Laurie Penny
Almost every time I speak to teenagers, particularly young female students who want to talk to me about feminism, I find myself staggered by how much they have read, how creatively they think and how curiously bullshit-resistant they are. Because of the subjects I write about, I am often contacted by young people and I see it as a part of my job to reply to all of them - and doing so has confirmed a suspicion I’ve had for some time. I think that the generation about to hit adulthood is going to be rather brilliant. Young people getting older is not, in itself, a fascinating new cultural trend. Nonetheless, the encroaching adulthood and the people who grew up in a world where expanding technological access collided with the collapse of the neoliberal economic consensus is worth paying attention to. Because these kids are smart, cynical and resilient, and I don’t mind saying that they scare me a little.
— Laurie Penny
Femininity itself has become a brand, a narrow and shrinking formula of commoditized identity which can be sold back to women who have become alienated from their own power as living, loving, laboring beings.
— Laurie Penny
Girls are better at this sort of labor, often called 'emotional labor', not because there's anything in the meat and matter of our living cells that makes us naturally better but because we're trained for it from birth. Trained to make other people feel good. Trained to serve the coffee, fill in the forms, organize the parties and wipe the table afterward. Trained to be feisty, if we must, but not strong. To be bubbly, not funny. You must at no stage appear to have a body that functions in a normal human way, that pisses and shits and sweats and farts and falters. Decorate the prison of your body. Make yourself useful. Shut up and smile.
— Laurie Penny
Men grow up expecting to be the hero of their own story. Women grow up expecting to be the supporting actress in somebody else's. As a kid growing up with books and films and stories instead of friends, that was always the narrative injustice that upset me more than anything else.
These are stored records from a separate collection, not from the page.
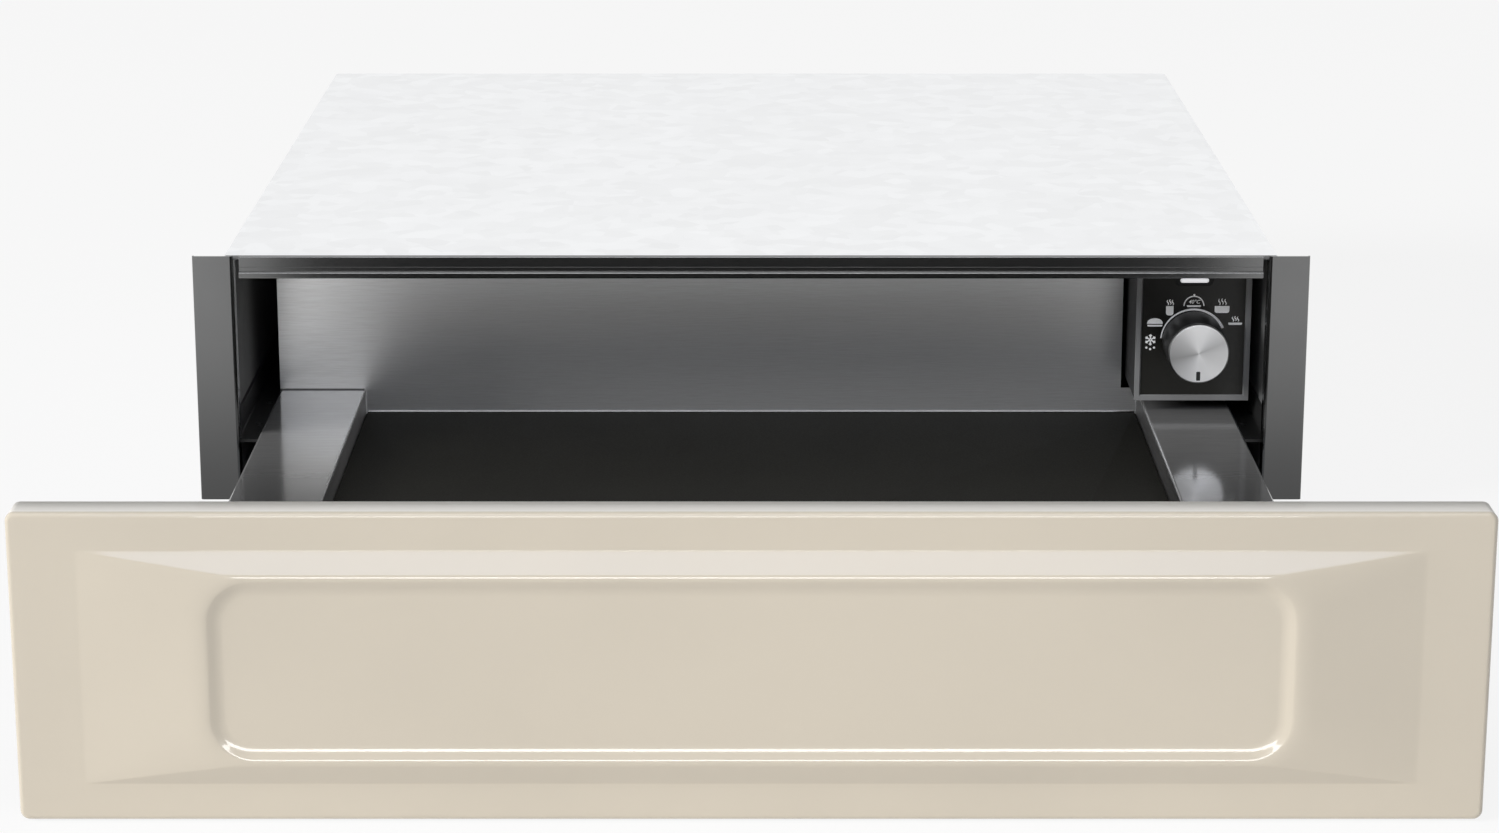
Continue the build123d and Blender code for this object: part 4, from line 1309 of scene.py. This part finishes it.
@dataclass
class PanHeadScrews:
    """Rows of pan-head screws with a cross recess."""

    head_radius: float = 3.6
    head_height: float = 1.8
    skirt_share: float = 0.45
    crown: float = 0.74
    head_sides: int = 28
    shank_radius: float = 1.75
    shank_sides: int = 20
    recess_length: float = 3.6
    recess_width: float = 0.7
    recess_depth: float = 1.1

    def shape(self, shank_length: float) -> NodeShape:
        """Make the tree that puts a screw on each point, its head towards the aim.

        Args:
            shank_length: How deep the screws go.

        Returns:
            The tree.
        """
        shape = NodeShape("pan_head_screws")
        radius = shape.size("Head radius", self.head_radius * MM)
        height = shape.size("Head height", self.head_height * MM)
        crown = shape.size("Crown", self.crown)
        shank_radius = shape.size("Shank radius", self.shank_radius * MM)
        shank = shape.size("Shank length", shank_length * MM)
        length = shape.size("Recess length", self.recess_length * MM)
        width = shape.size("Recess width", self.recess_width * MM)
        depth = shape.size("Recess depth", self.recess_depth * MM)
        skirt_height = shape.maths("MULTIPLY", height, self.skirt_share)
        dome_height = shape.maths("SUBTRACT", height, skirt_height)
        top = shape.maths("MULTIPLY", radius, crown)
        rim = {"vertices": self.head_sides, "radius_bottom": radius}
        skirt = shape.solid("Cone", radius_top=radius, depth=skirt_height, **rim)
        dome = shape.solid("Cone", radius_top=top, depth=dome_height, **rim)
        dome = shape.raised(dome, skirt_height)
        stem = shape.solid("Cylinder", vertices=self.shank_sides, radius=shank_radius, depth=shank)
        stem = shape.raised(stem, shape.maths("MULTIPLY", shank, -0.5))
        tall = shape.maths("MULTIPLY", depth, 2.0)
        sizes = (shape.vector(length, width, tall), shape.vector(width, length, tall))
        bars = [shape.raised(shape.solid("Cube", size=size), height) for size in sizes]
        screw = shape.boolean("UNION", {1: [skirt, dome, stem]})
        screw = shape.boolean("DIFFERENCE", {0: screw, 1: bars})
        attribute = {"data_type": "FLOAT_VECTOR"}
        aim = shape.node("GeometryNodeInputNamedAttribute", attribute, {"Name": "aim"})
        turn = shape.node("FunctionNodeAlignRotationToVector", {"axis": "Z"}, {"Vector": aim})
        inputs = {"Points": shape.entry.outputs["Geometry"], "Instance": screw, "Rotation": turn}
        placed = shape.node("GeometryNodeInstanceOnPoints", inputs=inputs)
        shape.finish(placed, Palette.screws.material())
        return shape

    def drive(
        self, node: str, body: str, shank_length: float, places: Sequence[tuple[Point, Point]]
    ) -> None:
        """Put a screw on each place instead of the plain solids of a node.

        Args:
            node: The node that holds the plain screws.
            body: The body that they ride on.
            shank_length: How deep they go.
            places: The place under each head and the way out of it.
        """
        piece = self.shape(shank_length).run(f"{node}_cross_head", places)
        settle(piece, Palette.screws, body, [node])


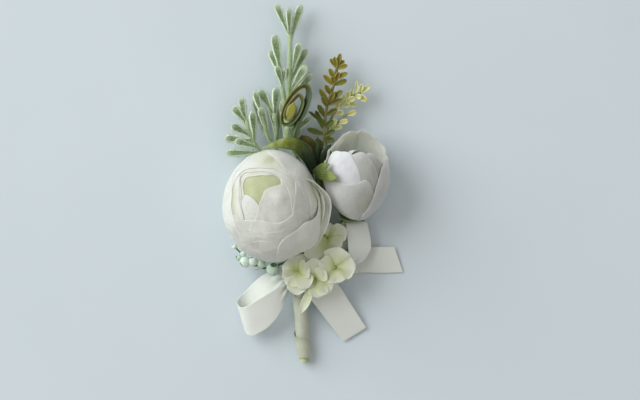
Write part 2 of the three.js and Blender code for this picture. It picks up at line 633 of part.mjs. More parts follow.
// Small four-petalled floret: petals from its centre out to given tips, on a thin green stalk
function floret(centre, petals, stalk) {
  const heart = at(...centre);
  const blades = petals.map(({ tip, width = 5, cup = 1.2, point = 0.4 }) => {
    const end = at(...tip);
    const run = end.clone().sub(heart);
    const side = run.clone().cross(at(0, 0, 1)).normalize();
    const lift = side.clone().cross(run).normalize();
    return sheet((u, t) => {
      const swell = lerp(ROOT_SHARE, 1, Math.sin(Math.min(t / WIDEST_AT, 1) * Math.PI * 0.5));
      const pastWidest = Math.max(0, t - WIDEST_AT) / (1 - WIDEST_AT);
      const close = lerp(1, point, pastWidest ** 2);
      const offset = side.clone().multiplyScalar(u * width * swell * close);
      offset.addScaledVector(lift, cup * (u * u * t + Math.sin(Math.PI * 0.9 * t) * 0.5));
      return heart.clone().addScaledVector(run, t).add(offset);
    }, 2, 3, FLORET_THICKNESS);
  });
  const boss = new THREE.SphereGeometry(BOSS_RADIUS, 5, 4).translate(heart.x, heart.y, heart.z);
  const stem = tube([...stalk, centre], evenRadius(STALK_RADIUS), 4, 6);
  return union([...blades, solidFromGeometry(boss), stem]);
}

function rightFloret() {
  return floret([8.4, -33.4, 12], [
    { tip: [10.2, -26, 14], width: 4.8 },
    { tip: [17, -33.2, 13.4], width: 4.4 },
    { tip: [11.4, -39.4, 12.8], width: 4.6 },
    { tip: [2.6, -32.2, 14], width: 3.6 },
  ], [...seat(45, OUTER_RING), [-1.2, -30.4, 7.8], [4, -31.4, 10.2]]);
}

function upperFloret() {
  return floret([6, -21.8, 10.6], [
    { tip: [13.4, -18.6, 10.6], width: 3.6 },
    { tip: [10, -25.6, 11.2], width: 3 },
    { tip: [3.2, -29.4, 12], width: 2.8 },
    { tip: [6.4, -15.8, 10.2], width: 2.2 },
  ], [...seat(76, OUTER_RING), [-1, -28.8, 9], [3.2, -24.6, 10]]);
}

function middleFloret() {
  return floret([-6.2, -34.8, 11.4], [
    { tip: [-12.2, -34.6, 11.6], width: 3 },
    { tip: [-9, -42.6, 12], width: 4.2 },
    { tip: [-3.6, -41.6, 12.8], width: 3.2 },
    { tip: [-2.6, -31.8, 13.2], width: 3 },
  ], [...seat(146, OUTER_RING), [-7.2, -31, 8.4]]);
}

function lowerFloret() {
  return floret([1.6, -38.6, 11.4], [
    { tip: [7.4, -42.6, 11.4], width: 4.2 },
    { tip: [-3.4, -53, 10.4], width: 2.8, point: 0.12 },
    { tip: [0.4, -35.2, 14.8], width: 2 },
    { tip: [3.4, -35.4, 14.6], width: 2 },
  ], [...seat(107, OUTER_RING), [-4.4, -30.4, 9], [-0.8, -33, 10.8]]);
}

// Spray of small round berries on a branching stem
function berrySpray() {
  const ball = ([x, y, z], radius, sides = 7) => (
    solidFromGeometry(new THREE.SphereGeometry(radius, sides, sides - 2).translate(x, y, z)));
  const main = [
    ...seat(188, OUTER_RING), [-12, -32.2, 5.6], [-18, -34.2, 6.2], [-22.4, -33.4, 6.4],
    [-27.2, -31.4, 6.4],
  ];
  return union([
    tube(main, taper(STEM_RADIUS, 0.5), 5, 10),
    tube([[-26, -32, 6.4], [-28.4, -28.8, 6.6], [-31.6, -25.4, 6.8]], taper(0.45, 0.4), 5, 5),
    tube([[-18, -34.2, 6.2], [-17, -34, 7.4]], evenRadius(0.6), 5, 2),
    ball([-16, -34.6, 8.6], 2.7, 10),
    ball([-27.2, -31.6, 6.6], 2),
    ball([-24, -31.6, 7.4], 1.7),
    ball([-20.8, -32.8, 6.8], 1.5),
    ball([-27.9, -28.4, 6.8], 1),
    ball([-31.5, -25.5, 6.8], 0.9),
  ]);
}

const bloomPlace = flowerFrame(BLOOM_CENTRE, BLOOM_RADII, BLOOM_AXIS);
const budPlace = flowerFrame(BUD_CENTRE, BUD_RADII, BUD_AXIS);

// Bow: each loop and tail leaves the band and is given by its upper and its lower edge
const leftLoop = ribbonStrip(
  [
    [-10, -34.8, 5], [-19.6, -36.6, 3.4], [-27.4, -43.6, 3], [-30.6, -47.8, 6], [-27.8, -49.8, 9.2],
    [-20.4, -45.6, 10.4], [-13.6, -41.4, 9.8], [-9.6, -38.8, 7.6],
  ],
  [
    [-10, -38.6, 3.6], [-17.4, -46.4, 1.8], [-23.6, -55, 1.6], [-27.2, -59.4, 4.4], [-24.2, -61.4, 7.4],
    [-17.2, -57.2, 8.6], [-12.2, -50, 8.4], [-10, -41, 6.2],
  ],
  18,
);

const rightLoop = ribbonStrip(
  [
    [-0.4, -34.8, 5.8], [6, -26, 4.8], [11, -17.4, 4.2], [12.6, -15.8, 6], [13.2, -17.4, 8.6],
    [14, -25.4, 9.4], [14, -30, 8.4], [12, -31, 6.8], [5.4, -32, 7.2], [-0.2, -36.2, 7.2],
  ],
  [
    [-0.6, -37.2, 4.4], [9, -31, 3.8], [18.6, -19.6, 3], [20, -15.6, 4.8], [20.8, -17, 6.8],
    [23.2, -25.4, 6.8], [20, -29.8, 5.4], [16.4, -31, 4.6], [6, -35.8, 5.8], [-0.2, -38.6, 5.8],
  ],
  22,
);

const sideTail = ribbonStrip(
  [[-1, -37.8, 2.4], [6.4, -32.4, 2.2], [18, -26, 1.8], [25, -25.6, 1.6], [32.8, -25.6, 1.5]],
  [[-1.4, -39.8, 2], [7, -38.6, 1.2], [18, -36.2, 0.8], [27, -36.2, 0.7], [36.4, -36, 0.7]],
  8,
);

const lowTail = ribbonStrip(
  [[-1.1, -38.2, 8], [5.4, -38.6, 7.8], [9.8, -40.4, 7], [15.4, -48.8, 4], [21.6, -58.3, 1.2]],
  [[-4.4, -40.4, 9.6], [-3.2, -44.4, 8.8], [-0.2, -47.6, 7], [5.8, -55.6, 4], [12.4, -64, 1]],
  8,
);

const bloomStem = [...seat(221, OUTER_RING), [-9, -27, 1.6]];
const budStem = [...seat(344, OUTER_RING), [3, -26, 6.4], [9, -18, 6.4]];

const boutonniere = new THREE.Group();
boutonniere.add(
  part("stem_core", stemCore(), FINISHES.tape),
  part("stem_wrap", stemWrap(), FINISHES.ribbon),
  part("bow_band", bowBand(), FINISHES.ribbon),
  part("bow_loop_left", leftLoop, FINISHES.ribbon),
  part("bow_loop_right", rightLoop, FINISHES.ribbon),
  part("bow_tail_side", sideTail, FINISHES.ribbon),
  part("bow_tail_low", lowTail, FINISHES.ribbon),
  part("bloom_petals", bloomPetals(), FINISHES.bloomPetal, 0.12),
  part("bloom_calyx", calyx(bloomPlace, 1.06, 15, bloomStem), FINISHES.calyx),
  part("bud_petals", budPetals(), FINISHES.budPetal, 0.12),
  part("bud_calyx", calyx(budPlace, 1.08, 20, budStem), FINISHES.calyx),
  part("flocked_sprig_tall", tallSprig(), FINISHES.flocked),
  part("flocked_sprig_left", leftSprig(), FINISHES.flocked),
  part("flocked_sprig_middle", middleSprig(), FINISHES.flocked),
  part("olive_sprig", oliveSprig(), FINISHES.olive),
  part("lime_sprig", limeSprig(), FINISHES.limeSprig),
  part("curled_leaf", curledLeaf(), FINISHES.curl),
  part("broad_leaf", broadLeaf(), FINISHES.leaf),
  part("brown_leaf", brownLeaf(), FINISHES.brownLeaf),
  part("pointed_leaf", pointedLeaf(), FINISHES.leaf),
  part("narrow_leaf", narrowLeaf(), FINISHES.leaf),
  part("floret_right", rightFloret(), FINISHES.floret),
  part("floret_upper", upperFloret(), FINISHES.floret),
  part("floret_middle", middleFloret(), FINISHES.floret),
  part("floret_lower", lowerFloret(), FINISHES.floret),
  part("berry_spray", berrySpray(), FINISHES.berry),
);

export default boutonniere;
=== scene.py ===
# %% [markdown]
# # A silk boutonniere, lying on its back
# A boutonniere is a small bunch worn on a lapel: here a full white bloom, a half-open bud, sprigs and leaves
# of several greens, cream florets and mint berries, bound with an ivory satin ribbon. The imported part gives
# every piece its place and size. This lesson remakes each piece finely, one after another, and gives it its
# finish. Lengths below are millimetres, with +Y up the bunch and +Z towards the camera, and are turned into
# Blender's metres when a mesh is made.

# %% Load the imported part
import math
import random

import bpy
from mathutils import Matrix, Vector, noise


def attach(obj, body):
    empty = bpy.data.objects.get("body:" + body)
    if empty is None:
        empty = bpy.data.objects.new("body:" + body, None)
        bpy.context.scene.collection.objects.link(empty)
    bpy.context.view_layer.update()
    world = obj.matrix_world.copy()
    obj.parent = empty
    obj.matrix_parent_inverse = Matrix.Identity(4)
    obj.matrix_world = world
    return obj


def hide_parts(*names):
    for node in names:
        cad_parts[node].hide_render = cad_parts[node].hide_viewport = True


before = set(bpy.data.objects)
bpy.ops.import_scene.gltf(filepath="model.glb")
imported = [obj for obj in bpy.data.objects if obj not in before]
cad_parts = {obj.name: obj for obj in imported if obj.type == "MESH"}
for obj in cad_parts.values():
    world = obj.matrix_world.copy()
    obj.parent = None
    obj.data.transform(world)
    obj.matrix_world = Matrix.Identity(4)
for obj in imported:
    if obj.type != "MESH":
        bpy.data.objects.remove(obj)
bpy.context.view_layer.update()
MM = 0.001
BODY = "root"
random.seed(11)
print("packed nodes:", len(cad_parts))

# %% [markdown]
# ## Camera first
# The photograph looks at the face of the bunch from far away. A long lens does the same here: the camera
# hangs high above the table and looks straight down, so that the tall bloom is hardly larger than the low
# ribbon tails. Its height and its field of view are worked out from the width that the picture covers.

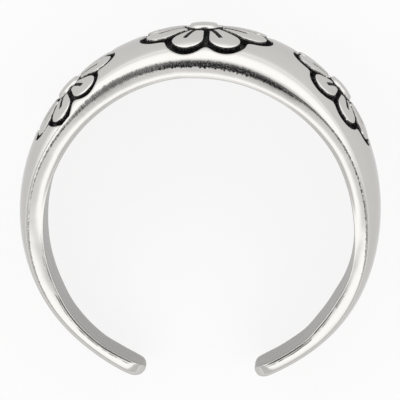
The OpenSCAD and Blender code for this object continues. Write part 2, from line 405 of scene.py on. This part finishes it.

I felt it sometimes like a sharp pain under the rib cage, the kind of chest pain that lasts for minutes and hours and might be nothing at all or might mean you're slowly dying of something mundane and awful. It's a feeling that hit when I understood how few girls got to go on adventures. I started reading science fiction and fantasy long before Harry Potter and The Hunger Games, before mainstream female leads very occasionally got more at the end of the story than together with the protagonist. Sure, there were tomboys and bad girls, but they were freaks and were usually killed off or married off quickly. Lady hobbits didn't bring the ring to Mordor. They stayed at home in the shire.
— Laurie Penny
Only by remembering to say 'no' will the women of 21st century regain their voice and remember their power. 'No' is the most important word in a woman's dialectic arsenal, and it is the one word that our employers, our leaders, and quite often, the men in our lives would do anything to prevent us from saying. No, we will not serve. No, we will not settle for the dirty work, the low-paid work, the unpaid work. No, we will not stay late at the office, look after the kids, sort out the shopping. We refuse to fit the enormity of our passion, our creativity, and our potential into the rigid physical prison laid down for us since we were small children. No. We refuse. We will not buy your clothes and shoes and surgical solutions. No, we will not be beautiful; we will not be good. Most of all, we refuse to be beautiful and good.
— Laurie Penny
Public ‘career feminists’ have been more concerned with getting more women into ‘boardrooms’, when the problem is that there are altogether too many boardrooms, and none of them are on fire.
— Laurie Penny
Secondly, you can spend your whole life being a story that happens to somebody else. You can twist and cram and shave down every aspect of your personality that doesn’t quite fit into the story boys have grown up expecting, but eventually, one day, you’ll wake up and want something else, and you’ll have to choose. Because the other thing about stories is that they end. The book closes, and you’re left with yourself, a grown fucking woman with no more pieces of cultural detritus from which to construct a personality. I tried and failed to be a character in a story somebody else had written for me. What concerns me now is the creation of new narratives, the opening of space in the collective imagination for women who have not been permitted such space before, for women who don’t exist to please, to delight, to attract men, for women who have more on our minds. Writing is a different kind of magic, and everyone knows what happens to women who do their own magic - but it’s a risk you have to take.
— Laurie Penny
Sexual objectification doesn't get oppressive until it is done consistently, and to a specific group of people, and with no regard whatsoever paid to their humanity. Then it ceases to become about desire and starts to be about control. Seeing another person as meat and fat and bone and nothing else gives you power over them, if only for an instant. Structural sexual objection of women draws that instant out into an entire matrix of hurt. It tells us that women are bodies first, idealized, subservient bodies, and men are not.
— Laurie Penny
The engine of capitalist patriarchy runs on the dirty fuel of women’s shame.
— Laurie Penny
The fact that ‘attention seeking’ is still considered a slur says much about the role of women in public life, on every scale.